The FIFA World Cup 2018 bid winner and FIFA World Cup 2022 bid winner have both been announced. The winning World Cup bid to be host country for 2018 is Russia, and the winning World Cup bid to be host country for 2022 is Qatar.
After months and months of buildup, hype and controversy, a suspenseful presentation ceremony and a nearly two year process altogether, finally the host countries have been decided for the next two World Cups, following Brazil’s turn in 2014, and this year’s South African tournament.
The announcements came live from Zurich, Switzerland, where FIFA is based from, and first included talk about the bidding process itself, and global football. FIFA decided to announce the 2018 and 2022 World Cup bids together at the same time, allowing countries to potentially make bids for both at once before settling in, and allowing FIFA to plot out a decade of its future in one swoop.
The United States did in fact prepare bids for both the 2018 and 2022 World Cup before shifting focus to just the 2022 World Cup Bid. After eliminating numerous potential hosts for both tournaments, the final World Cup bids for hosting rights came from England, Russia, Spain/Portugal and Netherlands/Belgium for 2018, and the United States, South Korea, Japan, Qatar and Australia for 2022.

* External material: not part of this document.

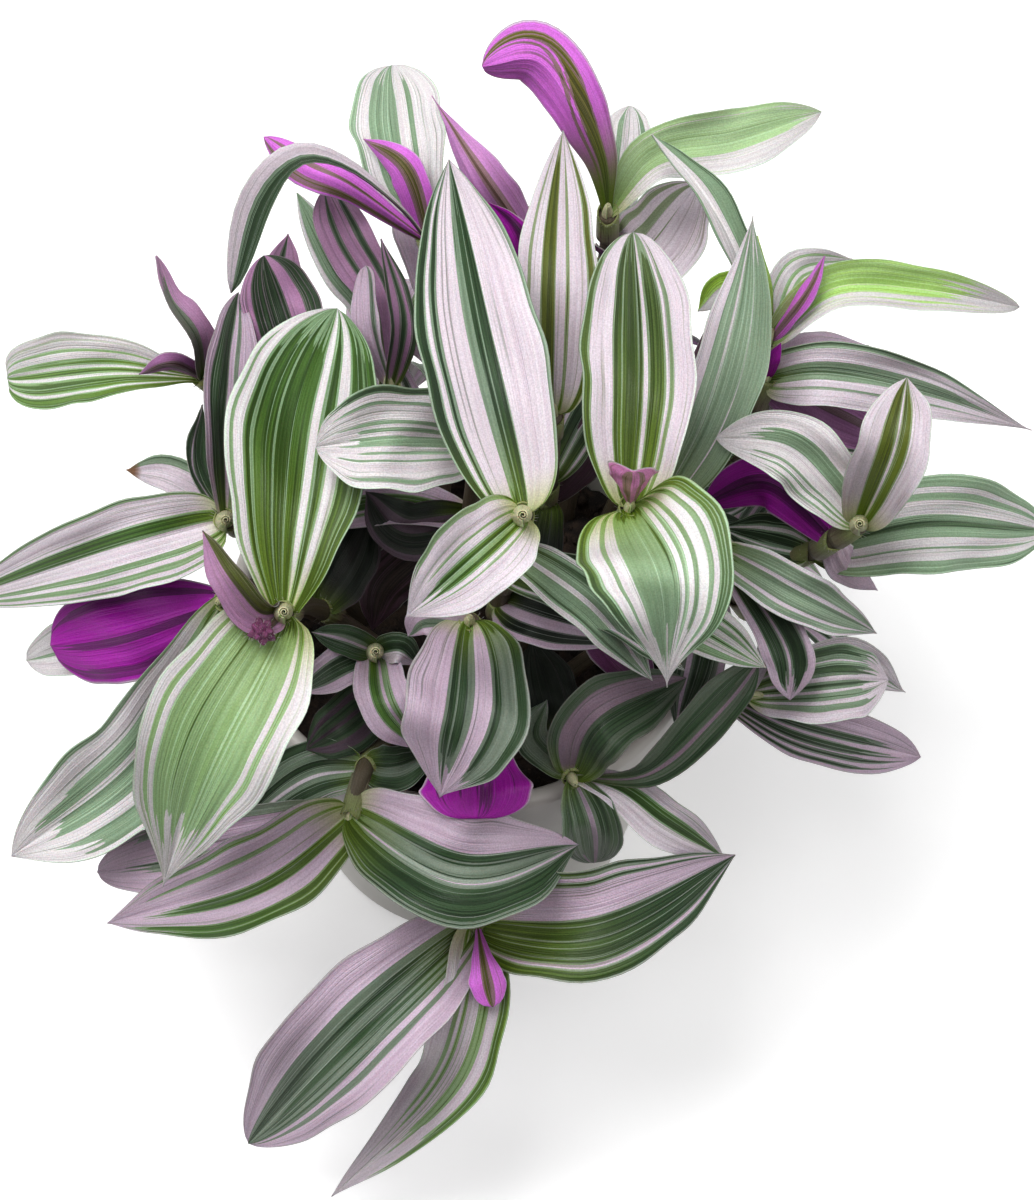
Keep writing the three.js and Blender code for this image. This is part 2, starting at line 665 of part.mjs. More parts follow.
// A rear shoot climbs over the rim and hangs outside it, with leaves left and right in turn.
function rearShoot([direction, reach, height, leafLength], order) {
  const angle = THREE.MathUtils.degToRad(direction);
  const outward = new THREE.Vector3(Math.cos(angle), Math.sin(angle), 0);
  const sideways = new THREE.Vector3(-Math.sin(angle), Math.cos(angle), 0);
  const away = (radius, z) => outward.clone().multiplyScalar(radius).setZ(z);
  const root = away(REAR_ROOT_RADIUS, 0);
  const stemPoints = [away(REAR_CREST_RADIUS, POT_HEIGHT + REAR_CREST_RISE), away(reach, height)];
  const face = outward.clone().multiplyScalar(0.55).setZ(0.85).normalize();
  const solids = [stemSolid(stemPath([root.x, root.y], stemPoints))];
  REAR_LEAVES.forEach(([place, turn, droop, size], leafOrder) => {
    const hand = (leafOrder + order) % 2 === 0 ? 1 : -1;
    const spread = THREE.MathUtils.degToRad(turn) * hand;
    const length = leafLength * size;
    const heading = outward.clone().multiplyScalar(Math.cos(spread));
    heading.addScaledVector(sideways, Math.sin(spread));
    const base = curvePoint(stemPoints, place);
    const middle = base.clone().addScaledVector(heading, 0.5 * length).setZ(base.z + 0.12 * length);
    const tip = base.clone().addScaledVector(heading, 0.9 * length).setZ(base.z - droop * length);
    solids.push(leafSolid({
      points: [base, middle, tip],
      width: REAR_LEAF_SHAPE * length,
      roll: 0,
      rollAtTip: 0,
      cup: 20,
      belly: USUAL_BELLY,
      point: USUAL_POINT,
      faceOf: () => face.clone(),
    }));
  });
  return { root: [root.x, root.y], solid: fuse(solids) };
}

// ---------------------------------------------------------------- pot and soil
function lathe(profile, sides) {
  const corners = profile.map(([radius, z]) => new THREE.Vector2(radius, z));
  const geometry = new THREE.LatheGeometry(corners, sides);
  geometry.rotateX(Math.PI / 2);
  return solidFromGeometry(geometry);
}

function uprightCylinder(x, y, bottom, top, radius, sides) {
  const geometry = new THREE.CylinderGeometry(radius, radius, top - bottom, sides);
  geometry.rotateX(Math.PI / 2);
  geometry.translate(x, y, (bottom + top) / 2);
  return solidFromGeometry(geometry);
}

function outerRadius(z) {
  const slope = (POT_RIM_RADIUS - RIM_BAND_DEPTH - POT_BASE_RADIUS) / POT_HEIGHT;
  return POT_BASE_RADIUS + slope * z;
}

function potSolid() {
  const band = POT_HEIGHT - RIM_BAND_HEIGHT;
  const innerTop = POT_RIM_RADIUS - RIM_BAND_DEPTH - POT_WALL;
  const profile = [
    [0, 0],
    [POT_BASE_RADIUS - 1.5, 0],
    [outerRadius(1.5), 1.5],
    [outerRadius(band), band],
    [outerRadius(band) + RIM_BAND_DEPTH, band + RIM_BAND_DEPTH],
    [POT_RIM_RADIUS, POT_HEIGHT - 1],
    [POT_RIM_RADIUS - 1, POT_HEIGHT],
    [innerTop + 1, POT_HEIGHT],
    [innerTop, POT_HEIGHT - 1],
    [outerRadius(POT_FLOOR) - POT_WALL, POT_FLOOR],
    [0, POT_FLOOR],
  ];
  let pot = lathe(profile, POT_SIDES);
  for (let hole = 0; hole < DRAIN_HOLES; hole += 1) {
    const angle = (2 * Math.PI * hole) / DRAIN_HOLES;
    const [x, y] = [DRAIN_CIRCLE_RADIUS * Math.cos(angle), DRAIN_CIRCLE_RADIUS * Math.sin(angle)];
    pot = pot.subtract(uprightCylinder(x, y, -1, POT_FLOOR + 1, DRAIN_HOLE_RADIUS, DRAIN_HOLE_SIDES));
  }
  return pot;
}

function soilSolid(roots) {
  const innerTop = POT_RIM_RADIUS - RIM_BAND_DEPTH - POT_WALL;
  const innerBase = outerRadius(POT_FLOOR) - POT_WALL;
  const rise = (SOIL_TOP - POT_FLOOR) / (POT_HEIGHT - 1 - POT_FLOOR);
  const innerAtSoil = innerBase + (innerTop - innerBase) * rise;
  const profile = [
    [0, POT_FLOOR + SEAT_GAP],
    [innerBase - SEAT_GAP, POT_FLOOR + SEAT_GAP],
    [innerAtSoil - SEAT_GAP, SOIL_TOP],
    [0, SOIL_TOP],
  ];
  let soil = lathe(profile, POT_SIDES);
  const holeBottom = SOIL_TOP - STEM_DEPTH_IN_SOIL - SEAT_GAP;
  const holeRadius = (STEM_RADIUS + SEAT_GAP) / Math.cos(Math.PI / HOLE_SIDES);
  for (const [x, y] of roots) {
    soil = soil.subtract(uprightCylinder(x, y, holeBottom, SOIL_TOP + 1, holeRadius, HOLE_SIDES));
  }
  return soil;
}

// ---------------------------------------------------------------- the scene graph
const POT_MATERIAL = new THREE.MeshStandardMaterial({ color: 0xe9e6df, roughness: 0.5, metalness: 0 });
const SOIL_MATERIAL = new THREE.MeshStandardMaterial({ color: 0x2b211b, roughness: 1, metalness: 0 });
const SHOOT_MATERIAL = new THREE.MeshStandardMaterial({ color: 0x86a076, roughness: 0.55, metalness: 0 });

function namedMesh(name, solid, material) {
  const mesh = new THREE.Mesh(geometryFromSolid(solid), material);
  mesh.name = name;
  return mesh;
}

const rearShoots = REAR_SHOOTS.map(rearShoot);
const roots = [...SHOOTS.map((shoot) => shoot.root), ...rearShoots.map((shoot) => shoot.root)];

const group = new THREE.Group();
group.add(namedMesh("pot", potSolid(), POT_MATERIAL));
group.add(namedMesh("soil", soilSolid(roots), SOIL_MATERIAL));
for (const shoot of SHOOTS) {
  group.add(namedMesh(shoot.name, sightShoot(shoot), SHOOT_MATERIAL));
}
rearShoots.forEach((shoot, order) => {
  group.add(namedMesh(`shoot_rear_${order + 1}`, shoot.solid, SHOOT_MATERIAL));
});

export default group;
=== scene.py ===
import math
import random
from dataclasses import dataclass

import bmesh
import bpy
import numpy as np
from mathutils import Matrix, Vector, noise


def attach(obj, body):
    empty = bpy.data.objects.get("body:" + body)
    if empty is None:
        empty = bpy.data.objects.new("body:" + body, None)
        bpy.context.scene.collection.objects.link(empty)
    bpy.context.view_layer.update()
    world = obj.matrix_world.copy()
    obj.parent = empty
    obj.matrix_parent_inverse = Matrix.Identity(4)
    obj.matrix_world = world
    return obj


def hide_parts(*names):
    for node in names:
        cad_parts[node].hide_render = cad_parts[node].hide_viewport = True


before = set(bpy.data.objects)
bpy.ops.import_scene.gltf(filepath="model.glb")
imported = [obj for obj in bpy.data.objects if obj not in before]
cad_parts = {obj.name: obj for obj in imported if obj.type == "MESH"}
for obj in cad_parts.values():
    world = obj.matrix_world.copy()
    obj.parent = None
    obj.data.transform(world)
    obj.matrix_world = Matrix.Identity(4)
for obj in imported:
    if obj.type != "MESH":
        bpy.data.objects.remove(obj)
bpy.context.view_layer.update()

MM = 0.001

# ---- the view of the photograph
# A sight point is [column, row, depth]: the column and row of the 1034 x 1200 view, and how far
# in millimetres the point stands towards the viewer from the plane through VIEW_CENTRE.
VIEW_COLUMNS = 1034
VIEW_ROWS = 1200
VIEW_SCALE = 0.25
VIEW_DISTANCE = 900
VIEW_ELEVATION = math.radians(58)
VIEW_CENTRE = np.array([12.0, 0.0, 100.0])
VIEW_RIGHT = np.array([1.0, 0.0, 0.0])
VIEW_UP = np.array([0.0, math.sin(VIEW_ELEVATION), math.cos(VIEW_ELEVATION)])
VIEW_TOWARD = np.array([0.0, -math.cos(VIEW_ELEVATION), math.sin(VIEW_ELEVATION)])
EYE = VIEW_CENTRE + VIEW_DISTANCE * VIEW_TOWARD
SENSOR_SIZE = 36.0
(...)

For the USA’s World Cup bid, the country made a final presentation which included President Bill Clinton, actor Morgan Freeman and male soccer star Landon Donovan. The strength of the USA World Cup bid itself lied in the huge stadiums and infrastructure already in place, as well as a growing base of support including millions of youth players, the presence of many of the world’s largest and most sports-minded corporations and sponsors, and so forth.
It wasn’t enough though, and England’s bid to be a host for a second time wasn’t enough either, despite an absence dating back to 1966. Instead, FIFA decided to pick for each World Cup bid a country which has never had the privilege to host before, and it also steered clear of both dual-country bids.
Winning the World Cup bid is of course a joyous moment for any country, but as with hosting the Olympics, the hosting “privilege” often ends up being a burden, with expenses that never get paid back, and white elephant stadiums which go unused following the tournament. Already, South African stadiums are vacant throughout the country, and the billions spent on stadiums and infrastructures is hanging over the country’s head.
Was the month-long party worth all of the cost? It can take decades to figure that out, but for now, the World Cup bid winners for 2018 and 2022, Russia and Qatar can simply sit back, celebrate, and get to planning.